Task instructions | Return, word for word, every line that follows.

+++

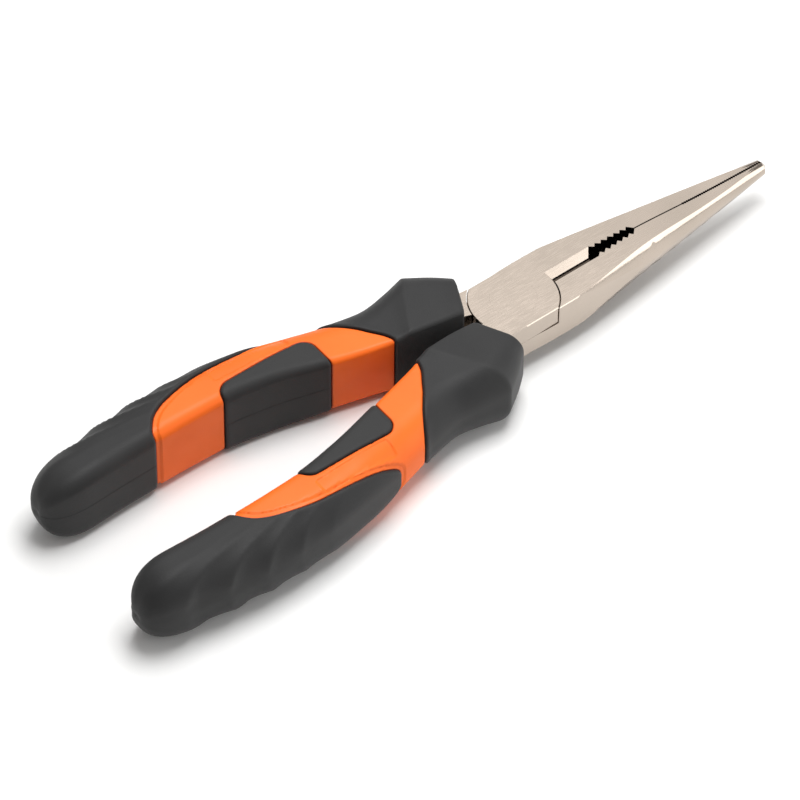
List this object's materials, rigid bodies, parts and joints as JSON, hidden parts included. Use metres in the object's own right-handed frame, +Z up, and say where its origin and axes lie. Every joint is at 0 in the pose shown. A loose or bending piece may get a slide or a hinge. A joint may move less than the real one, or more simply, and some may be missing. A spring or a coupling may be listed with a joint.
{
  "type": "needle nose pliers",
  "caption": "Long-nose pliers lying closed: two lapped steel halves on a rivet, tapered jaws with cutter and pipe teeth, two-colour moulded grips that open about the pivot.",
  "frame": {"origin": "middle of the tool's footprint, on the surface it lies on", "axes": "+X along the tool to the nose tip, +Y across it, +Z up along the pivot"},
  "size_m": [0.2, 0.059, 0.0204],
  "materials": {
    "steel": "satin",
    "orange_plastic": "fine matte",
    "dark_grip": "matte"
  },
  "bodies": {
    "upper_half": {"upper_jaw_half": "steel", "pivot_rivet": "steel", "right_grip_core": "orange_plastic", "right_front_guard": "dark_grip", "right_inner_finger_pad": "dark_grip", "right_palm_pad": "dark_grip"},
    "lower_half": {"lower_jaw_half": "steel", "left_grip_core": "orange_plastic", "left_front_guard": "dark_grip", "left_inner_finger_pad": "dark_grip", "left_palm_pad": "dark_grip"}
  },
  "joints": [
    {"name": "jaw_pivot", "type": "hinge", "parent": "upper_half", "child": "lower_half", "pos_m": [0.0235, 0, 0.0102], "axis": [0, 0, -1], "range_deg": [0, 40]}
  ]
}
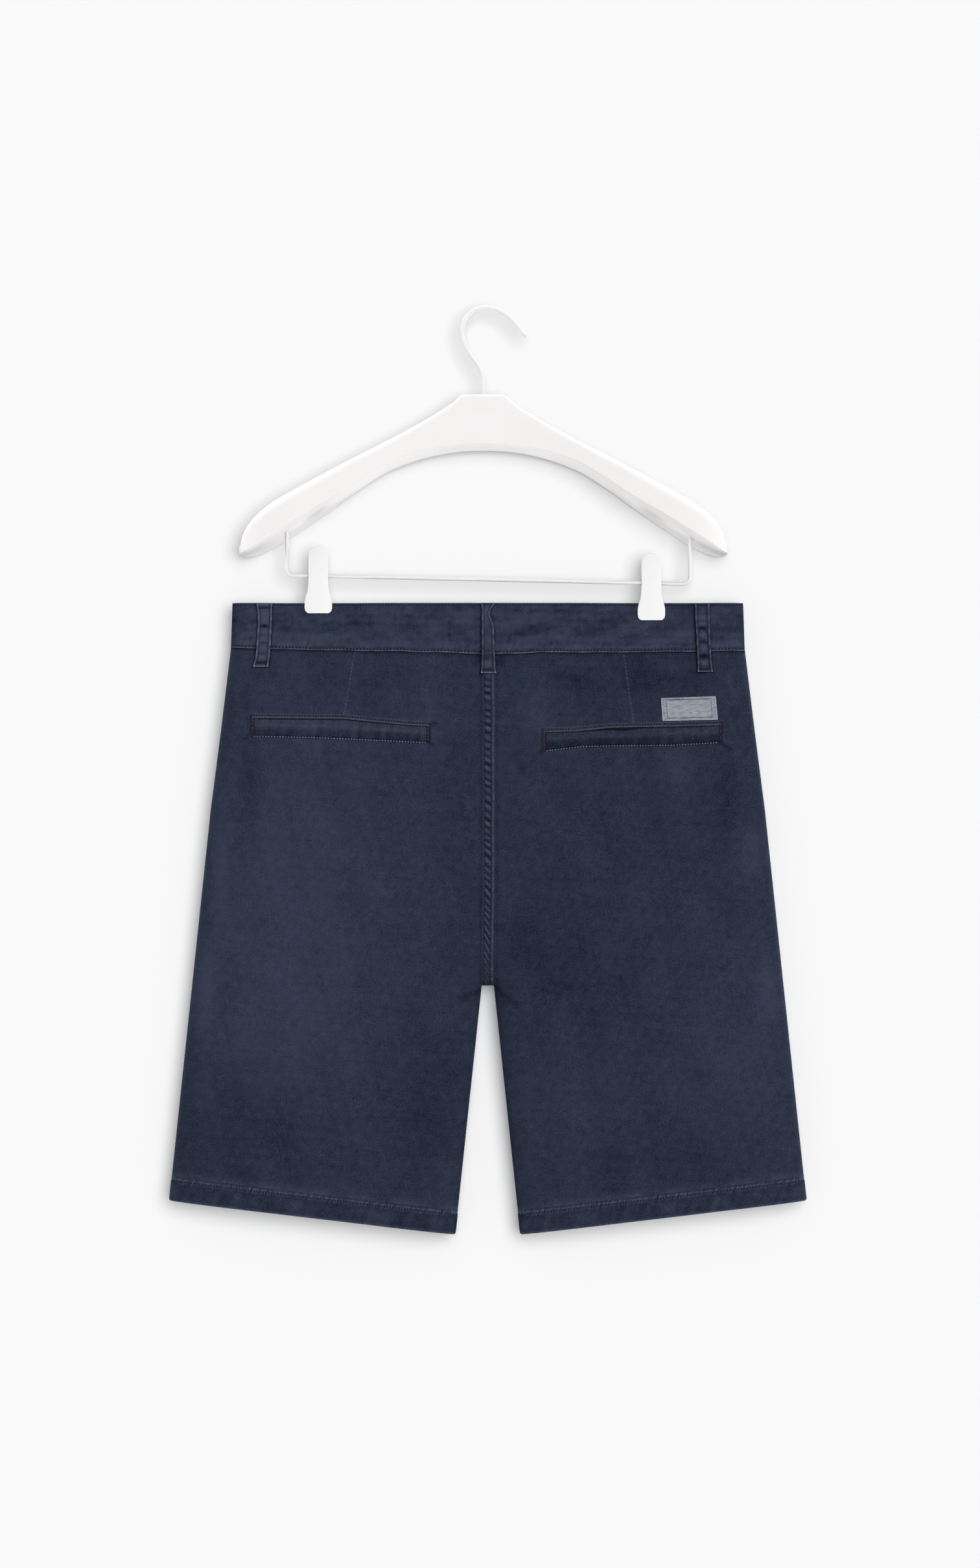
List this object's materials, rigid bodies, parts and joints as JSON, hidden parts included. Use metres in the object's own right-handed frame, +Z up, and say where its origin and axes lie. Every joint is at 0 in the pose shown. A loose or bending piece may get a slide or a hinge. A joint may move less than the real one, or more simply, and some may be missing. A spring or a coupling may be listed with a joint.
{
  "type": "bermuda shorts on a clip hanger",
  "caption": "Knee-length cotton twill bermuda shorts with belt loops and back welt pockets, hung flat by two clips under the bar of a contoured hanger.",
  "frame": {"origin": "where the hook bears, under the top of its wire, in the hanger's middle plane", "axes": "+Z up; the back of the shorts faces -Y and the front +Y; the shorts' left side, as worn, is at -X"},
  "size_m": [0.5512, 0.033, 0.8031],
  "materials": {
    "navy_twill": "matte washed twill",
    "label_cloth": "woven",
    "zip_tape": "woven tape",
    "button_resin": "satin",
    "white_lacquer": "satin white lacquer",
    "white_coated_steel": "satin",
    "white_plastic": "satin"
  },
  "bodies": {
    "root": {"back_left": "navy_twill", "back_right": "navy_twill", "front_left": "navy_twill", "front_right": "navy_twill", "waistband_left": "navy_twill", "waistband_right": "navy_twill", "loop_back_left": "navy_twill", "loop_back_centre": "navy_twill", "loop_back_right": "navy_twill", "loop_front_left": "navy_twill", "loop_front_right": "navy_twill", "welt_left": "navy_twill", "welt_right": "navy_twill", "label": "label_cloth", "fly_zip": "zip_tape", "button": "button_resin", "hanger_body": "white_lacquer", "hanger_hook": "white_coated_steel", "clip_bar": "white_coated_steel", "clip_left_back_jaw": "white_plastic", "clip_left_front_jaw": "white_plastic", "clip_left_barrel": "white_plastic", "clip_right_back_jaw": "white_plastic", "clip_right_front_jaw": "white_plastic", "clip_right_barrel": "white_plastic"}
  },
  "joints": []
}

+++

Response |
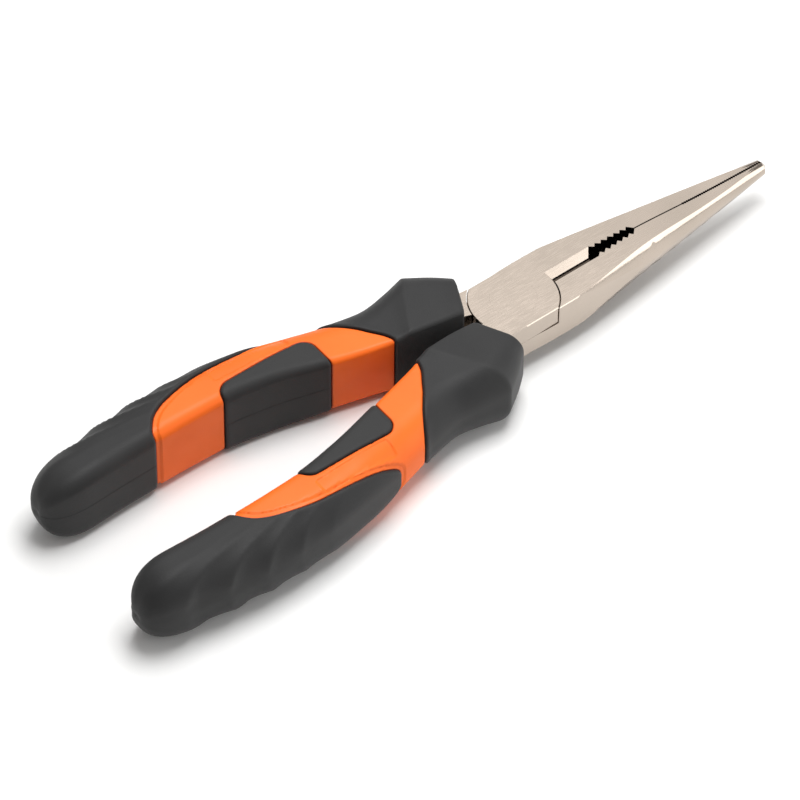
List this object's materials, rigid bodies, parts and joints as JSON, hidden parts included. Use metres in the object's own right-handed frame, +Z up, and say where its origin and axes lie. Every joint is at 0 in the pose shown. A loose or bending piece may get a slide or a hinge. A joint may move less than the real one, or more simply, and some may be missing. A spring or a coupling may be listed with a joint.
{
  "type": "needle nose pliers",
  "caption": "Long-nose pliers lying closed: two lapped steel halves on a rivet, tapered jaws with cutter and pipe teeth, two-colour moulded grips that open about the pivot.",
  "frame": {"origin": "middle of the tool's footprint, on the surface it lies on", "axes": "+X along the tool to the nose tip, +Y across it, +Z up along the pivot"},
  "size_m": [0.2, 0.059, 0.0204],
  "materials": {
    "steel": "satin",
    "orange_plastic": "fine matte",
    "dark_grip": "matte"
  },
  "bodies": {
    "upper_half": {"upper_jaw_half": "steel", "pivot_rivet": "steel", "right_grip_core": "orange_plastic", "right_front_guard": "dark_grip", "right_inner_finger_pad": "dark_grip", "right_palm_pad": "dark_grip"},
    "lower_half": {"lower_jaw_half": "steel", "left_grip_core": "orange_plastic", "left_front_guard": "dark_grip", "left_inner_finger_pad": "dark_grip", "left_palm_pad": "dark_grip"}
  },
  "joints": [
    {"name": "jaw_pivot", "type": "hinge", "parent": "upper_half", "child": "lower_half", "pos_m": [0.0235, 0, 0.0102], "axis": [0, 0, -1], "range_deg": [0, 40]}
  ]
}
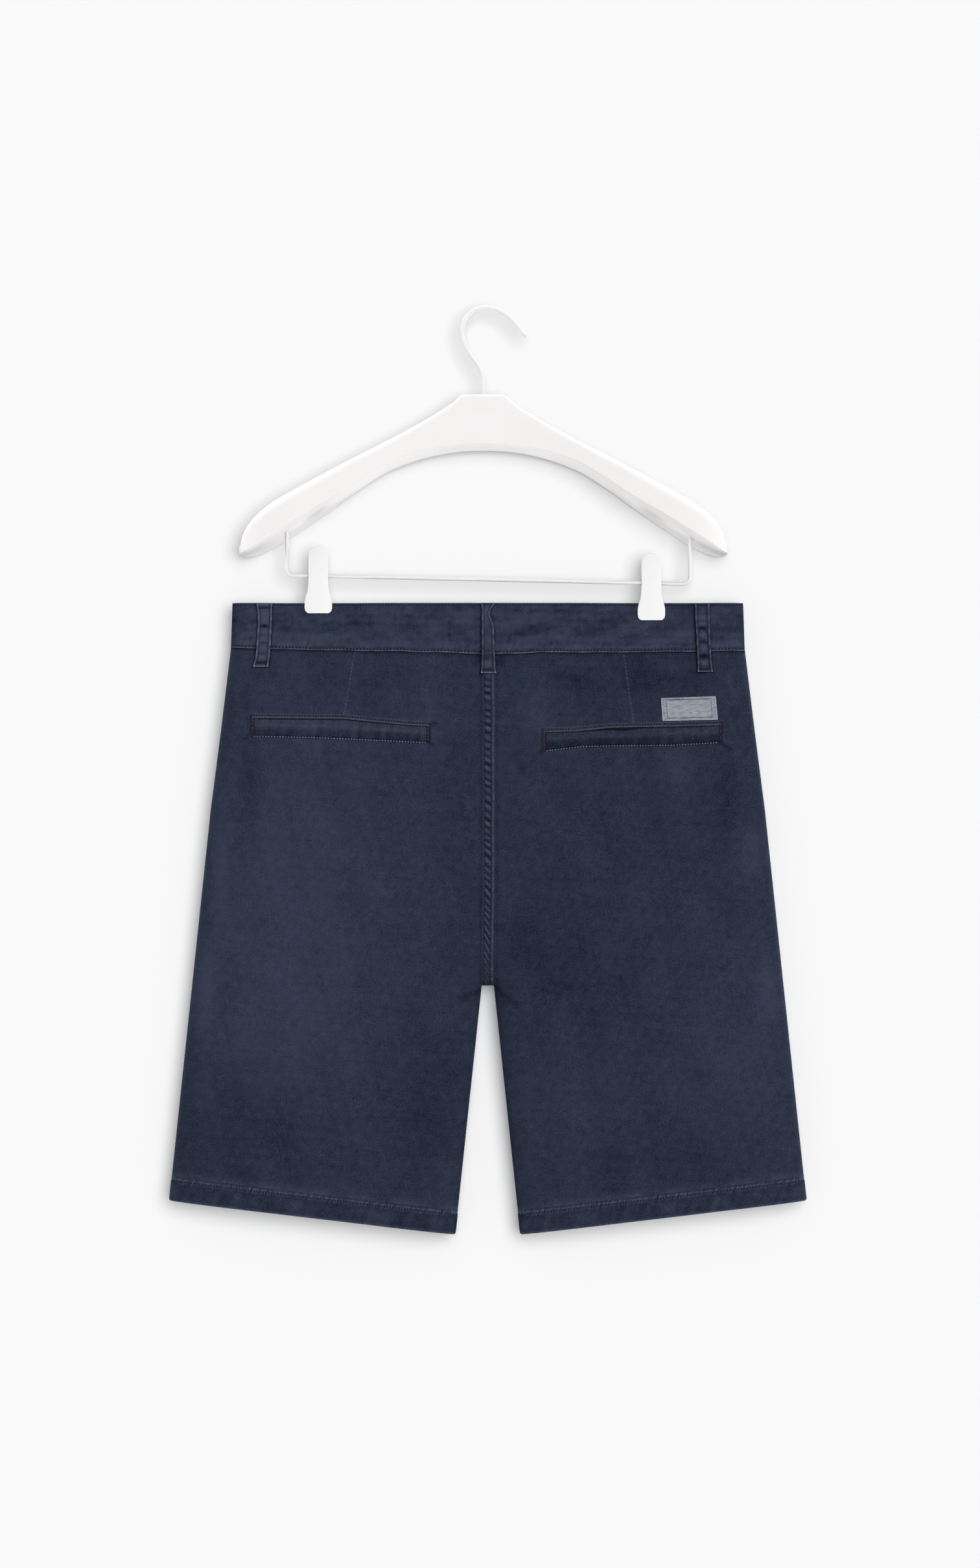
List this object's materials, rigid bodies, parts and joints as JSON, hidden parts included. Use metres in the object's own right-handed frame, +Z up, and say where its origin and axes lie. Every joint is at 0 in the pose shown. A loose or bending piece may get a slide or a hinge. A joint may move less than the real one, or more simply, and some may be missing. A spring or a coupling may be listed with a joint.
{
  "type": "bermuda shorts on a clip hanger",
  "caption": "Knee-length cotton twill bermuda shorts with belt loops and back welt pockets, hung flat by two clips under the bar of a contoured hanger.",
  "frame": {"origin": "where the hook bears, under the top of its wire, in the hanger's middle plane", "axes": "+Z up; the back of the shorts faces -Y and the front +Y; the shorts' left side, as worn, is at -X"},
  "size_m": [0.5512, 0.033, 0.8031],
  "materials": {
    "navy_twill": "matte washed twill",
    "label_cloth": "woven",
    "zip_tape": "woven tape",
    "button_resin": "satin",
    "white_lacquer": "satin white lacquer",
    "white_coated_steel": "satin",
    "white_plastic": "satin"
  },
  "bodies": {
    "root": {"back_left": "navy_twill", "back_right": "navy_twill", "front_left": "navy_twill", "front_right": "navy_twill", "waistband_left": "navy_twill", "waistband_right": "navy_twill", "loop_back_left": "navy_twill", "loop_back_centre": "navy_twill", "loop_back_right": "navy_twill", "loop_front_left": "navy_twill", "loop_front_right": "navy_twill", "welt_left": "navy_twill", "welt_right": "navy_twill", "label": "label_cloth", "fly_zip": "zip_tape", "button": "button_resin", "hanger_body": "white_lacquer", "hanger_hook": "white_coated_steel", "clip_bar": "white_coated_steel", "clip_left_back_jaw": "white_plastic", "clip_left_front_jaw": "white_plastic", "clip_left_barrel": "white_plastic", "clip_right_back_jaw": "white_plastic", "clip_right_front_jaw": "white_plastic", "clip_right_barrel": "white_plastic"}
  },
  "joints": []
}